Items from a dataset:

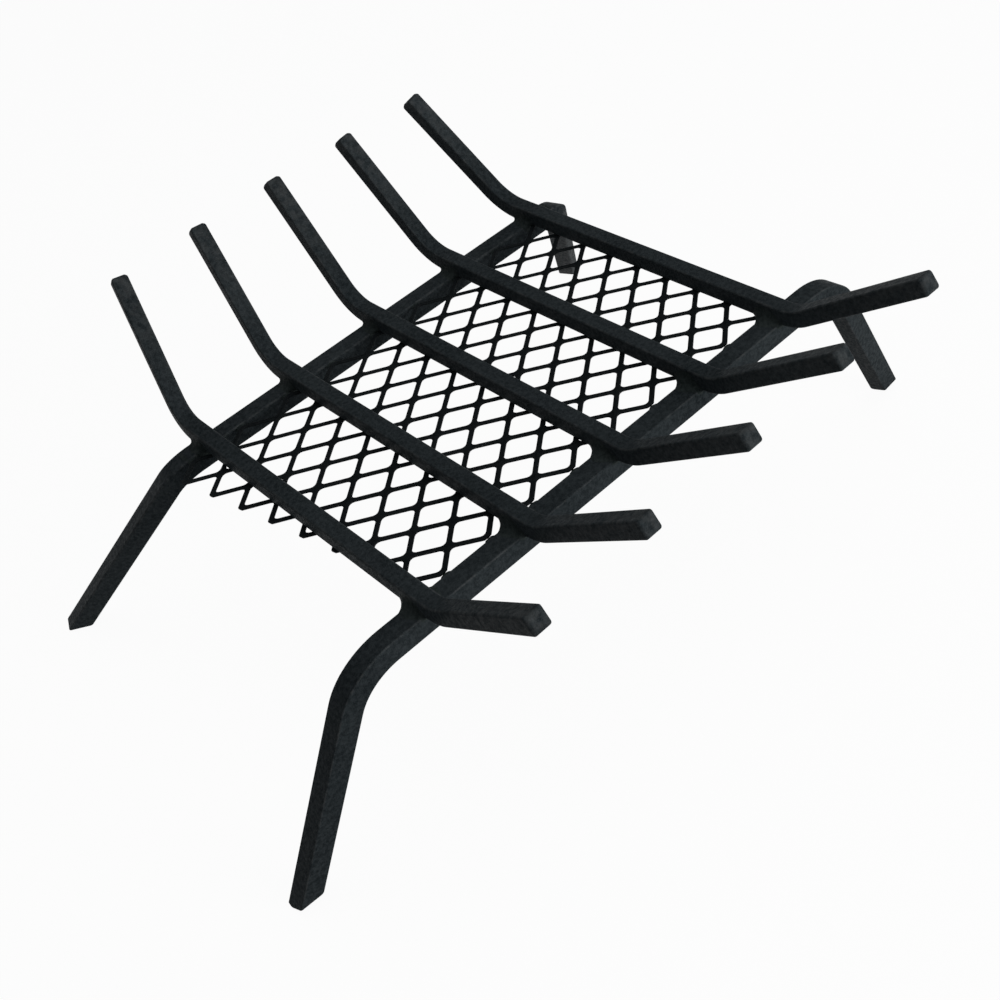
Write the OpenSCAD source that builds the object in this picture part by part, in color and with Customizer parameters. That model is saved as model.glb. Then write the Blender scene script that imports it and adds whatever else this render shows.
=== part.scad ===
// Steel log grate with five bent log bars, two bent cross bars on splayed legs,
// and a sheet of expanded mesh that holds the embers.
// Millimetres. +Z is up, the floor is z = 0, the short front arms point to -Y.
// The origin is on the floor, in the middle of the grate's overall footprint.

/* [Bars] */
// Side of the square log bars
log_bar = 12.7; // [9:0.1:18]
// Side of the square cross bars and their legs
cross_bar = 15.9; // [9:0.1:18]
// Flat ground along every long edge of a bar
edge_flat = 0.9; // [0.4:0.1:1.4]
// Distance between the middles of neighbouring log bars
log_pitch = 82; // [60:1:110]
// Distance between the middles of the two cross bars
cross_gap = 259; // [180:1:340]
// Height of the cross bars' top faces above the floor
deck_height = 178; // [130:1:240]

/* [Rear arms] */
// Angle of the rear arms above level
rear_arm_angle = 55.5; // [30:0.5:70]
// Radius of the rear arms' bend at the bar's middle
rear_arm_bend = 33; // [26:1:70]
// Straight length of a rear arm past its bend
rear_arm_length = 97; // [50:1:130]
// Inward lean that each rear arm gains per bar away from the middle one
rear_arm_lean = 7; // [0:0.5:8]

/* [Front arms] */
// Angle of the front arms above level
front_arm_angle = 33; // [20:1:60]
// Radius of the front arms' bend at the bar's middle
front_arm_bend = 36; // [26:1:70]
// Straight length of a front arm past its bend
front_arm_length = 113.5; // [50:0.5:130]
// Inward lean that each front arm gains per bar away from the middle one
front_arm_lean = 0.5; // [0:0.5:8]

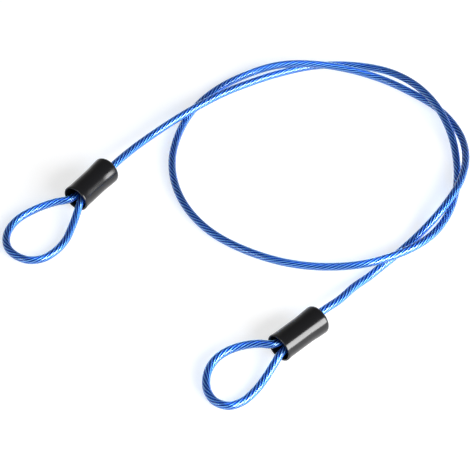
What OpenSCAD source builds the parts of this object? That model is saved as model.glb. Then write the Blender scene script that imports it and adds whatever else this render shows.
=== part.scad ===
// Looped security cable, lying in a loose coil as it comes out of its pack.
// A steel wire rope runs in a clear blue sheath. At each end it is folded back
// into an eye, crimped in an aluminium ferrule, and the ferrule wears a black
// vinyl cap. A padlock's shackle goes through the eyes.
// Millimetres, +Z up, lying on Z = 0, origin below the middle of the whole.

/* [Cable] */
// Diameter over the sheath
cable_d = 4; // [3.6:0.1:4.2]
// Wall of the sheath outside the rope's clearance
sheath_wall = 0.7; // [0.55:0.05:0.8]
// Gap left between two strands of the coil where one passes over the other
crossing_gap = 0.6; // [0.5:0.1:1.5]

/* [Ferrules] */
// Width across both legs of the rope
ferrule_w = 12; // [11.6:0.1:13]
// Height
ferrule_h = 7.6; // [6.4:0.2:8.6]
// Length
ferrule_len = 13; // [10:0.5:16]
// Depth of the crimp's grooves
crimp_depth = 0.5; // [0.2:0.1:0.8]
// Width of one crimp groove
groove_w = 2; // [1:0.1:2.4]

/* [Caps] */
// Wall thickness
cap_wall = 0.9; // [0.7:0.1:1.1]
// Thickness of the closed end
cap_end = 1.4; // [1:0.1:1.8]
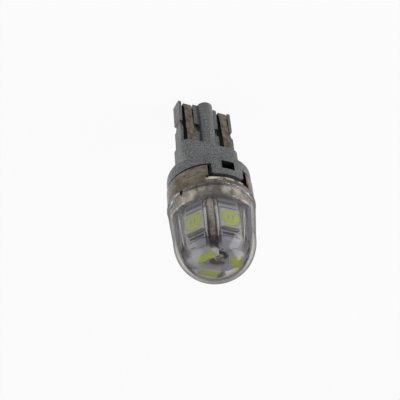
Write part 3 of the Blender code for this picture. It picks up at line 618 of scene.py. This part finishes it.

CHALLENGE: Find the lines containing "Then" and pull them out.

COMPLETE RESPONSE:
Write the OpenSCAD source that builds the object in this picture part by part, in color and with Customizer parameters. That model is saved as model.glb. Then write the Blender scene script that imports it and adds whatever else this render shows.
What OpenSCAD source builds the parts of this object? That model is saved as model.glb. Then write the Blender scene script that imports it and adds whatever else this render shows.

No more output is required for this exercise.